OAuth2 Proxy TLS Handshake Error

Description

There is a known issue where the cray-oauth2-proxies-customer-management-ingress pod experiences TLS handshake errors that prevent proper SSL/TLS communication. These errors manifest as “bad record MAC” messages in the pod logs.

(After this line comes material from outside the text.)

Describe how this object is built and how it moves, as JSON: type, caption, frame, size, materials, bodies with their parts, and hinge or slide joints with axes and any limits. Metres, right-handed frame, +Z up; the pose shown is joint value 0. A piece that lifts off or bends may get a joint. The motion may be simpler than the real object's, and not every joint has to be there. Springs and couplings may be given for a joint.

They can impact authentication and access to services through the customer management ingress.

The issue appears to be related to corrupted TLS state or configuration within the pod, and can be resolved by restarting the affected pod.

Symptoms

  • The cray-oauth2-proxies-customer-management-ingress pod shows TLS handshake errors in the logs.

  • Users may experience authentication issues or timeouts when accessing services through the customer management ingress.

  • The pod logs contain repeated error messages similar to the following:

    2025/10/27 15:48:28 http: TLS handshake error from 10.44.0.0:6875: local error: tls: bad record MAC
    2025/10/27 15:48:28 http: TLS handshake error from 10.44.0.0:20520: local error: tls: bad record MAC
    2025/10/27 15:48:28 http: TLS handshake error from 10.44.0.0:27668: local error: tls: bad record MAC
    2025/10/27 15:48:28 http: TLS handshake error from 10.44.0.0:14785: local error: tls: bad record MAC
    2025/10/27 15:48:28 http: TLS handshake error from 10.44.0.0:18512: local error: tls: bad record MAC
    

Solution

  1. (ncn-mw#) Identify the affected pod name.

    kubectl get pods -n services | grep cray-oauth2-proxies-customer-management-ingress
    

    Example output:

    cray-oauth2-proxies-customer-management-ingress-5f85bd6d44sqsnj   1/1     Running   0   2d
    
  2. (ncn-mw#) Delete the affected pod to force a restart.

    kubectl delete pod cray-oauth2-proxies-customer-management-ingress-5f85bd6d44sqsnj -n services
    

    Example output:

    pod "cray-oauth2-proxies-customer-management-ingress-5f85bd6d44sqsnj" deleted
    
  3. (ncn-mw#) Verify that a new pod has been created and is running properly.

    kubectl get pods -n services | grep cray-oauth2-proxies-customer-management-ingress
    

    Example output:

    cray-oauth2-proxies-customer-management-ingress-5f85bd6d44xyz123   1/1     Running   0   30s
    
  4. (ncn-mw#) Monitor the new pod logs to confirm the TLS handshake errors have been resolved.

    kubectl logs cray-oauth2-proxies-customer-management-ingress-5f85bd6d44xyz123 -n services
    

The pod restart will clear any corrupted TLS state and restore normal functionality. The Kubernetes deployment will automatically create a new pod to replace the deleted one.